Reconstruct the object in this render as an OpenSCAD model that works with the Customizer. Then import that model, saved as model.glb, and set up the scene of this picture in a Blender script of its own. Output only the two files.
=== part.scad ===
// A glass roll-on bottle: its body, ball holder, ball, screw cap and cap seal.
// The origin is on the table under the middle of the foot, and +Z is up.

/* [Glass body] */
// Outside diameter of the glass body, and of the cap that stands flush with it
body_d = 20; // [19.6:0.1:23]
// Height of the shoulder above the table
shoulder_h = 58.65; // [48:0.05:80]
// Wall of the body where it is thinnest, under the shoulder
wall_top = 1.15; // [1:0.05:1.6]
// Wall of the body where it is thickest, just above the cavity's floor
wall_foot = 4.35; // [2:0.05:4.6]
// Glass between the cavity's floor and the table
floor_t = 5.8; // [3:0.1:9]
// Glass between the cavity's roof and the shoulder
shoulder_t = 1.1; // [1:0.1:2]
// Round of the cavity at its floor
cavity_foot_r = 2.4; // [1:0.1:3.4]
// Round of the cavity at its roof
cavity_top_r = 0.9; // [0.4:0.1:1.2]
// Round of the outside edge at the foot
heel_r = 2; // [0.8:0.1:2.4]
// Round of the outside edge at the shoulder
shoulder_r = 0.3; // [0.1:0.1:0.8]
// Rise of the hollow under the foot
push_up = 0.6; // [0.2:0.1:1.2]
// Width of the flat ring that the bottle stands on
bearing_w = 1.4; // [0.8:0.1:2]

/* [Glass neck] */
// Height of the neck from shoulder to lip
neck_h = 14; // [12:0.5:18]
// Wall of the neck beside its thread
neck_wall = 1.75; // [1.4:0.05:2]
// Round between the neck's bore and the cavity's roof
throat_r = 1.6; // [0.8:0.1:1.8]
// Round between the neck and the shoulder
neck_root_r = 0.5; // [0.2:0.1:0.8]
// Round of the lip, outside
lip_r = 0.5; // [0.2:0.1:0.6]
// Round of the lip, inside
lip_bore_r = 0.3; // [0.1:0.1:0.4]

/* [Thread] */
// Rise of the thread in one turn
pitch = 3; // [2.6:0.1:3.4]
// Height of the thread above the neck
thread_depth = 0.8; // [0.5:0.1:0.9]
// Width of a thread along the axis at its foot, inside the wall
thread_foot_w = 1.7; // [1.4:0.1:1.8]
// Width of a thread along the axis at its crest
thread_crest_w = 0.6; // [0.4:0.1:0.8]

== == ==

• GIVEN PROBLEM
Extract all of the data above and output it character for character.

• WRITTEN RESPONSE
Reconstruct the object in this render as an OpenSCAD model that works with the Customizer. Then import that model, saved as model.glb, and set up the scene of this picture in a Blender script of its own. Output only the two files.
=== part.scad ===
// A glass roll-on bottle: its body, ball holder, ball, screw cap and cap seal.
// The origin is on the table under the middle of the foot, and +Z is up.

/* [Glass body] */
// Outside diameter of the glass body, and of the cap that stands flush with it
body_d = 20; // [19.6:0.1:23]
// Height of the shoulder above the table
shoulder_h = 58.65; // [48:0.05:80]
// Wall of the body where it is thinnest, under the shoulder
wall_top = 1.15; // [1:0.05:1.6]
// Wall of the body where it is thickest, just above the cavity's floor
wall_foot = 4.35; // [2:0.05:4.6]
// Glass between the cavity's floor and the table
floor_t = 5.8; // [3:0.1:9]
// Glass between the cavity's roof and the shoulder
shoulder_t = 1.1; // [1:0.1:2]
// Round of the cavity at its floor
cavity_foot_r = 2.4; // [1:0.1:3.4]
// Round of the cavity at its roof
cavity_top_r = 0.9; // [0.4:0.1:1.2]
// Round of the outside edge at the foot
heel_r = 2; // [0.8:0.1:2.4]
// Round of the outside edge at the shoulder
shoulder_r = 0.3; // [0.1:0.1:0.8]
// Rise of the hollow under the foot
push_up = 0.6; // [0.2:0.1:1.2]
// Width of the flat ring that the bottle stands on
bearing_w = 1.4; // [0.8:0.1:2]

/* [Glass neck] */
// Height of the neck from shoulder to lip
neck_h = 14; // [12:0.5:18]
// Wall of the neck beside its thread
neck_wall = 1.75; // [1.4:0.05:2]
// Round between the neck's bore and the cavity's roof
throat_r = 1.6; // [0.8:0.1:1.8]
// Round between the neck and the shoulder
neck_root_r = 0.5; // [0.2:0.1:0.8]
// Round of the lip, outside
lip_r = 0.5; // [0.2:0.1:0.6]
// Round of the lip, inside
lip_bore_r = 0.3; // [0.1:0.1:0.4]

/* [Thread] */
// Rise of the thread in one turn
pitch = 3; // [2.6:0.1:3.4]
// Height of the thread above the neck
thread_depth = 0.8; // [0.5:0.1:0.9]
// Width of a thread along the axis at its foot, inside the wall
thread_foot_w = 1.7; // [1.4:0.1:1.8]
// Width of a thread along the axis at its crest
thread_crest_w = 0.6; // [0.4:0.1:0.8]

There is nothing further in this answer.